As investigações brasileiras estimam que o ex-governador do Rio Sérgio Cabral, condenado a mais de 14 anos de prisão por corrupção passiva e lavagem de dinheiro, era o cérebro deste esquema, que supostamente pagou dois milhões de dólares em propinas ao senegalês Papa Massata Diack, filho do ex-presidente da Federação Internacional de Atletismo (IAAF), Lamine Diack.
O empresário Arthur Soares, conhecido como "Rei Arthur", um dos principais contratados do governo de Cabral, teria sido o encarregado de efetuar esse pagamento apenas três dias antes da votação do Comitê Olímpico Internacional (COI) em Copenhague, em outubro de 2009, quando o Rio de Janeiro venceu Chicago, Madri e Tóquio.
As autoridades solicitaram à Interpol a ordem de captura de Soares, que mora em Miami.
Uma antiga associada do empresário, Eliane Pereira Cavalcante, foi detida na operação.
"Todo esse contexto e todos esses elementos reunidos nos levaram à conclusão de que Sérgio Cabral e sua organização criminosa, à qual se integra Arthur Soares, efetivamente compraram o voto para sediar as Olimpíadas no Rio de Janeiro", disse em coletiva a procuradora Fabiana Schneider.
E Nuzman, jogador de vôlei aposentado, "se mostra como elemento central na ligação entre empresários e representantes do COI", assinalou Schneider.
De acordo com o MPF, "Nuzman foi o agente responsável por unir pontas interessadas, fazer os contatos e azeitar as relações para organizar o mecanismo do repasse de propinas de Cabral diretamente a membros africanos do COI, o que foi efetivamente feito por meio de Arthur Soares".

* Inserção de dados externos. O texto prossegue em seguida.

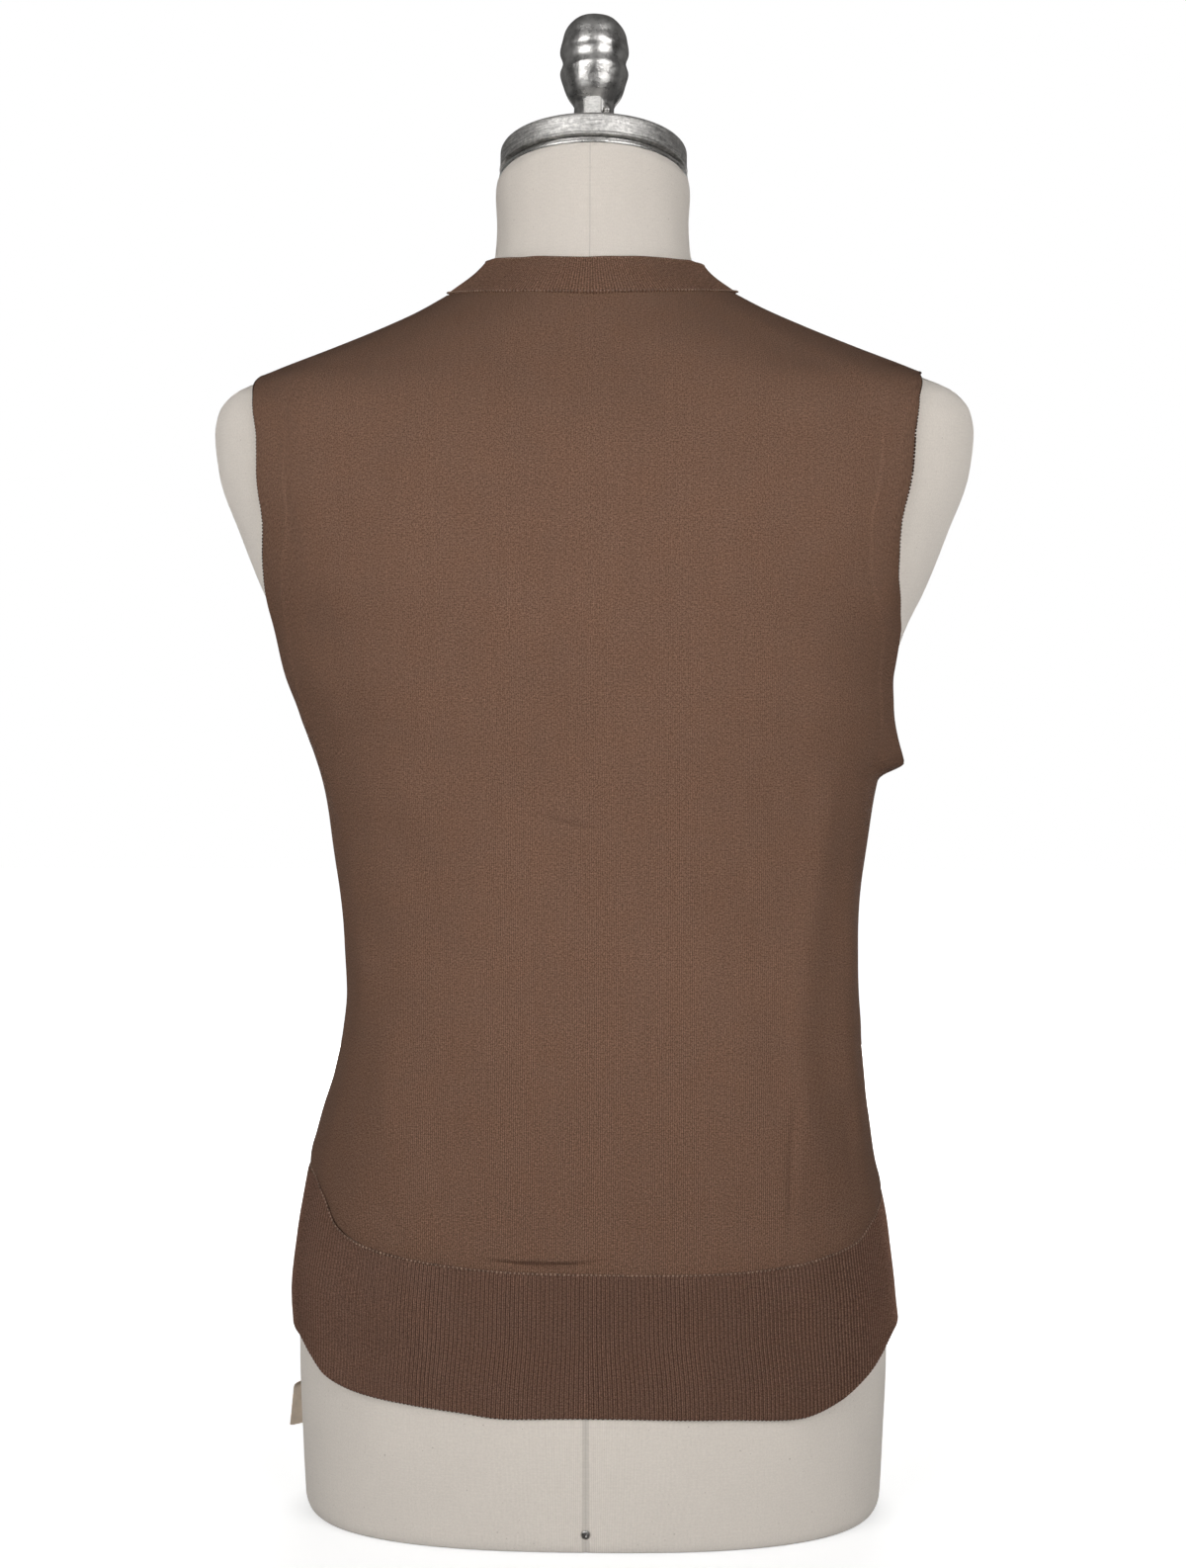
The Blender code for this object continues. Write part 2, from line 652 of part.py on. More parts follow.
def make_screw(polished):
    """The round-headed screw low on the back of the form."""
    dome = [(0.0, 0.0), (SCREW_RADIUS, 0.0)]
    steps = 4
    for k in range(1, steps):
        turn = math.pi / 2 * k / steps
        dome.append((SCREW_RADIUS * math.cos(turn), SCREW_DOME * math.sin(turn)))
    dome.append((0.0, SCREW_DOME))
    screw = turned("form_screw", dome, 12, polished, 60.0)
    normal = outward(90.0, SCREW_HEIGHT)
    turn = normal.to_track_quat("Z", "Y").to_matrix().to_4x4()
    seat = body(90.0, SCREW_HEIGHT) + normal * SEAM_GAP
    screw.matrix_world = Matrix.Translation(seat) @ turn


# ---------------------------------------------------------------- the cloth pieces
def body_rows(top_rows):
    """The heights, as shares above the joining row, of a panel's rows."""
    rows = [LINK_BASE]
    while rows[-1] + 1.5 * BODY_STEP < UNDERARM:
        rows.append(rows[-1] + BODY_STEP)
    rows.append(UNDERARM)
    return rows + list(top_rows)


def panel_height(row, angle, top):
    """A row's height at an angle: the lowest rows bend to the joining row, which rises at the
    sides, and the top rows bend to the neckline."""
    settle = 1.0 - smoothstep(LINK_BASE, UNDERARM, row)
    height = row + (link_height(angle) + SEAM_GAP - LINK_BASE) * settle
    if top is None:
        return height
    rise = smoothstep(SHOULDER_POINT, NECK_SEAM_BACK, row)
    return height + (top(angle) - SEAM_GAP - NECK_SEAM_BACK) * rise


def armhole_angle(height, column):
    """The edge's angle from the side: the side seam, the armhole or the shoulder seam."""
    if height <= UNDERARM:
        return 0.0
    if height >= SHOULDER_POINT:
        return SHOULDER_SEAM
    return at_height(ARMHOLE, column, height)


def half_gap(angle, height):
    """Half of a seam's gap, as an angle."""
    return abs(seam_step(angle, height, SEAM_GAP / 2))


def make_back(jersey):
    """The back, from the rib to the neckline, between the side seams, armholes and shoulders."""
    grid = []
    for row in body_rows(SHOULDER_ROWS + (NECK_SEAM_BACK,)):
        start = armhole_angle(row, "back_left")
        end = on_side(-1, armhole_angle(row, "back_right"))
        start += half_gap(start, row)
        end -= half_gap(end, row)
        places = []
        for c in range(BACK_COLUMNS + 1):
            angle = start + (end - start) * c / BACK_COLUMNS
            places.append((angle, panel_height(row, angle, neck_seam_height)))
        grid.append(places)
    return wall("back", grid, 0.0, JERSEY, jersey)


def band_lift(height, side):
    """The left front lies over the right where the bands overlap."""
    if side < 0:
        return 0.0
    return OVERLAP_LIFT * (1.0 - smoothstep(OVERLAP_TOP, OVERLAP_TOP + OVERLAP_FADE, height))


def front_lift(side):
    """Raises the left front towards its band, which lies over the other one."""

    def lift(angle, height):
        edge = band_edge_angle(height, side)
        near = 1.0 - smoothstep(0.0, LIFT_REACH, abs(angle - edge))
        return LIFT_SHARE * band_lift(height, side) * near

    return lift


def make_front(name, side, jersey):
    """A front, from the rib to the shoulder seam, between the side and the front band."""
    grid = []
    for row in body_rows(SHOULDER_ROWS + FRONT_TOP_ROWS):
        start = armhole_angle(row, "front")
        start -= half_gap(start, row)
        edge = on_side(side, band_edge_angle(row, side))
        edge += abs(seam_step(edge, row, SEAM_GAP))
        places = []
        for c in range(FRONT_COLUMNS + 1):
            angle = on_side(side, start + (edge - start) * c / FRONT_COLUMNS)
            places.append((angle, panel_height(row, angle, None)))
        grid.append(places)
    return wall(name, grid, front_lift(side), JERSEY, jersey)


def make_rib(name, start, end_at, columns, lift, rib):
    """A length of hem rib from an angle to the angle that `end_at` gives for a height."""
    nominal = end_at(HEM_BACK)
    grid = []
    for r in range(RIB_ROWS + 1):
        places = []
        for c in range(columns + 1):
            angle = start + (nominal - start) * c / columns
            low, high = hem_height(angle), link_height(angle) - SEAM_GAP
            height = low + (high - low) * r / RIB_ROWS
            places.append((start + (end_at(height) - start) * c / columns, height))
        grid.append(places)
    return wall(name, grid, lift, RIB, rib)


def make_ribs(rib):
    """The three rib lengths: the back, from side seam to side seam, and the two fronts."""
    gap = half_gap(0.0, hem_height(0.0))
    make_rib("hem_rib_back", gap, lambda height: 180.0 - gap, BACK_COLUMNS, 0.0, rib)

    def make_front_rib(name, side):
        def end_at(height):
            edge = on_side(side, band_edge_angle(height, side))
            return on_side(side, edge + abs(seam_step(edge, height, SEAM_GAP)))

        make_rib(name, on_side(side, -gap), end_at, FRONT_COLUMNS, front_lift(side), rib)

    make_front_rib("hem_rib_left", 1)
    make_front_rib("hem_rib_right", -1)


def make_front_band(name, side, cloth):
    """A front band, from the hem up the front and round to the shoulder seam."""
    bottom = hem_height(-90.0)
    heights = [bottom + (LINK_BASE - bottom) * k / RIB_ROWS for k in range(RIB_ROWS)]
    heights += body_rows(SHOULDER_ROWS + FRONT_TOP_ROWS)
    shares = [band_share(height, side) for height in heights] + [1.0]
    grid = []
    for share in shares:
        outer, inner = band_row(share, side)
        places = []
        for c in range(BAND_COLUMNS + 1):
            t = c / BAND_COLUMNS
            angle = outer[0] + (inner[0] - outer[0]) * t
            places.append((angle, outer[1] + (inner[1] - outer[1]) * t))
        grid.append(places)
    return wall(name, grid, lambda angle, height: band_lift(height, side), BAND, cloth)


def make_neckband(cloth):
    """The back neckband, between the two shoulder seams."""
    gap = abs(seam_step(SHOULDER_SEAM, NECK_SEAM_SIDE, SEAM_GAP))
    start, end = SHOULDER_SEAM + gap, 180.0 - SHOULDER_SEAM - gap
    grid = []
    for r in range(NECKBAND_ROWS + 1):
        places = []
        for c in range(BACK_COLUMNS + 1):
            angle = start + (end - start) * c / BACK_COLUMNS
            low, high = neck_seam_height(angle), neck_edge_height(angle)
            places.append((angle, low + (high - low) * r / NECKBAND_ROWS))
        grid.append(places)
    return wall("neckband_back", grid, 0.0, BAND, cloth)


def make_buttons(horn):
    """Buttons on the overlap, each lying on the upper band."""
    profile = [  # a rounded underside, a raised rim and a dished face
        (0.0, 0.0),
        (BUTTON_RADIUS * 0.70, 0.0),
        (BUTTON_RADIUS, BUTTON_WALL * 0.45),
        (BUTTON_RADIUS - BUTTON_EDGE, BUTTON_WALL * 0.85),
        (BUTTON_RADIUS - BUTTON_RIM, BUTTON_WALL),
        (BUTTON_RADIUS - 2 * BUTTON_RIM, BUTTON_WALL * 0.72),
        (0.0, BUTTON_WALL * 0.66),
    ]
    for k in range(BUTTON_COUNT):
        height = BUTTON_TOP + (BUTTON_BOTTOM - BUTTON_TOP) * k / (BUTTON_COUNT - 1)
        normal = outward(-90.0, height)
        lift = band_lift(height, 1) + BAND + SEAM_GAP
        button = turned(f"button_{k + 1}", profile, 16, horn, 50.0)
        turn = normal.to_track_quat("Z", "Y").to_matrix().to_4x4()
        button.matrix_world = Matrix.Translation(on_cloth(-90.0, height, lift)) @ turn


def make_label(cotton):
    """A bare woven tab that hangs below the hem from inside the left side seam."""
    inner, outer = [], []
    for r in range(LABEL_ROWS + 1):
        level = LABEL_BOTTOM + (LABEL_TOP - LABEL_BOTTOM) * r / LABEL_ROWS
        laid = smoothstep(LABEL_TURN_LOW, LABEL_TURN_HIGH, level)
        turn = math.radians(LABEL_STANDING + (LABEL_LAID - LABEL_STANDING) * laid)
        along = Vector((math.cos(turn), math.sin(turn), 0.0))
        face = Vector((-math.sin(turn), math.cos(turn), 0.0))
        root = body(LABEL_ANGLE, level) + outward(LABEL_ANGLE, level) * LABEL_CLEAR
        inner_row, outer_row = [], []
        for c in range(LABEL_COLUMNS + 1):
            share = c / LABEL_COLUMNS
            drop = LABEL_SLANT * share * (1.0 - r / LABEL_ROWS)
            place = root + along * LABEL_WIDTH * share - Vector((0.0, 0.0, drop))
            inner_row.append(place)
            outer_row.append(place - face * LABEL_WALL)
        inner.append(inner_row)
        outer.append(outer_row)
    shell("label", inner, outer, cotton)


def main():
    for existing in list(bpy.data.objects):
        bpy.data.objects.remove(existing, do_unlink=True)
    linen = material("linen", (0.62, 0.57, 0.52), 0.85)
    aluminium = material("cast_aluminium", (0.55, 0.54, 0.52), 0.35, 1.0)
    polished = material("polished_metal", (0.30, 0.29, 0.28), 0.12, 1.0)
    jersey = material("brown_knit", (0.165, 0.095, 0.065), 0.90)
    rib = material("brown_rib", (0.110, 0.062, 0.044), 0.92)
    horn = material("horn_button", (0.060, 0.032, 0.020), 0.35)
    cotton = material("label_cotton", (0.36, 0.28, 0.22), 0.85)

    make_torso(linen)
    stand = make_neck_fittings(aluminium, polished)
    make_clamp(stand, polished)
    make_screw(polished)
    make_back(jersey)
    make_front("front_left", 1, jersey)
    make_front("front_right", -1, jersey)
    make_ribs(rib)
    make_neckband(rib)
    make_front_band("front_band_left", 1, rib)
    make_front_band("front_band_right", -1, rib)
    make_buttons(horn)
    make_label(cotton)


main()
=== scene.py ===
"""Looks of the sleeveless cardigan on its limbless dress form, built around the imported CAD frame.

Metres, +Z up, the wearer faces -Y and the wearer's left is +X. Cloth and form share one surface: a
place is an angle (0 the wearer's left, 90 the centre back, 180 the right, -90 the centre front) and
a height, and both may be arrays. The tables of the form and of the garment's lines are the CAD's.
"""
import math
from collections import namedtuple

import bmesh
import bpy
import numpy as np
from mathutils import Matrix, Vector


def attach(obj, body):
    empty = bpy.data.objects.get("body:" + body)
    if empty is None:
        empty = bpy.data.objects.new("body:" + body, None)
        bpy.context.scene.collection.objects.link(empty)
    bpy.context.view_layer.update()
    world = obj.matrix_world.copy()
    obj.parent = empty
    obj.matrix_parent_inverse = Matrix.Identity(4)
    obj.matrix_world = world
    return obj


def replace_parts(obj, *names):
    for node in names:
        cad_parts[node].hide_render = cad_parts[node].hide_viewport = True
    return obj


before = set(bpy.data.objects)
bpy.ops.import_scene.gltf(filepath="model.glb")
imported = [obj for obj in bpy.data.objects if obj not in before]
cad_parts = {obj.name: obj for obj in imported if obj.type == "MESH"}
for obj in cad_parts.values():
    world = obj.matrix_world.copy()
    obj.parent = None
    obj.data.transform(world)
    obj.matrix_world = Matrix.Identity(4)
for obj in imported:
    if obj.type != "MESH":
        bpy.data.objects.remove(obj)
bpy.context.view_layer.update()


def table(columns, rows):
    """The rows, with values that can be read by their column's name."""
    kind = namedtuple("Row", columns)
    return [kind(*row) for row in rows]


# ---------------------------------------------------------------- sizes of the form
FORM_SECTIONS = table("height half_width back front square", [
    (0.000, 0.1738, 0.1205, 0.1000, 2.55), (0.031, 0.1755, 0.1210, 0.1020, 2.48),
    (0.093, 0.1780, 0.1220, 0.1040, 2.40), (0.129, 0.1780, 0.1220, 0.1050, 2.30),
    (0.166, 0.1745, 0.1200, 0.1060, 2.30), (0.190, 0.1705, 0.1160, 0.1060, 2.30),
    (0.214, 0.1655, 0.1120, 0.1055, 2.30), (0.238, 0.1605, 0.1070, 0.1050, 2.30),
    (0.262, 0.1540, 0.1030, 0.1045, 2.30), (0.287, 0.1485, 0.1005, 0.1040, 2.30),
    (0.311, 0.1463, 0.0990, 0.1040, 2.30), (0.341, 0.1473, 0.1000, 0.1055, 2.30),
    (0.371, 0.1503, 0.1030, 0.1080, 2.30), (0.408, 0.1555, 0.1080, 0.1120, 2.30),
    (0.443, 0.1625, 0.1130, 0.1160, 2.28), (0.480, 0.1735, 0.1190, 0.1200, 2.25),
    (0.504, 0.1805, 0.1220, 0.1215, 2.22), (0.528, 0.1880, 0.1245, 0.1220, 2.20),
    (0.552, 0.1995, 0.1260, 0.1210, 2.18), (0.587, 0.2135, 0.1250, 0.1170, 2.15),
    (0.622, 0.2262, 0.1200, 0.1100, 2.12), (0.647, 0.2289, 0.1125, 0.1025, 2.10),
    (0.659, 0.2268, 0.1080, 0.0985, 2.08), (0.670, 0.2185, 0.1025, 0.0940, 2.05),
    (0.682, 0.1915, 0.0962, 0.0890, 2.02), (0.694, 0.1602, 0.0897, 0.0830, 2.00),
    (0.706, 0.1305, 0.0828, 0.0765, 2.00), (0.718, 0.1040, 0.0755, 0.0700, 2.00),
    (0.730, 0.0835, 0.0680, 0.0655, 2.00), (0.742, 0.0675, 0.0605, 0.0630, 2.00),
    (0.753, 0.0590, 0.0545, 0.0635, 2.00), (0.772, 0.0577, 0.0514, 0.0644, 2.00),
    (0.790, 0.0586, 0.0500, 0.0655, 2.00), (0.8035, 0.0566, 0.0485, 0.0660, 2.00),
])
NECK_TOP = 0.8035
NECK_TILT = math.tan(math.radians(13.5))  # the neck is cut sloping down to the front
NECK_TILT_FROM = 0.760
BASE_ROUND = 0.010  # height over which the bottom edge rounds in
BASE_INSET = 0.005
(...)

O advogado de Nuzman, Sergio Mazzillo, assegurou que seu cliente não cometeu nenhum crime.
"Não existem fortes indícios de nada, ele (Nuzman) afirma que não atuou de maneira nenhuma irregular, nada foi feito de errado durante a campanha", disse Mazzillo a jornalistas do lado de fora da casa do presidente do COB.
"Corrupção olímpica"
Em Lausanne, na Suíça, um porta-voz do COI parece ter sido pego de surpresa com a notícia.
"O COI teve conhecimento destas circunstâncias pela imprensa e está fazendo todos os esforços para obter toda a informação", disse o porta-voz.
"Está entre os mais altos interesses do COI esclarecer esta questão", acrescentou.
As Olimpíadas do Rio de Janeiro foram associadas a um grande sucesso esportivo e de organização, mas esse legado se viu manchado pela revelação de um grande esquema de corrupção durante os preparativos.
A construção de uma dúzia de estádios para a Copa do Mundo de 2014 e para os Jogos Olímpicos de 2016 estão sob investigação judicial, atingidos pelo escândalo de propinas na Petrobras.
Cabral foi acusado de comandar uma rede que impunha 5% de propinas em todas as obras públicas no Rio, incluindo a de renovação do Maracanã.
Com a dificuldade financeira do Rio, as autoridades "vendiam a ideia de que os Jogos trariam um grande desenvolvimento para cidade e (...) vemos que, na verdade, os Jogos Olímpicos foram usados como um grande trampolim para cometerem atos de corrupção de dimensão olímpica", disse a procuradora Schneider.
A escolha do Rio como sede das Olimpíadas e a do Brasil como sede da Copa do Mundo de 2014 foram conquistas exibidas pelo ex-presidente Luiz Inácio Lula da Silva, envolvido em várias investigações por corrupção.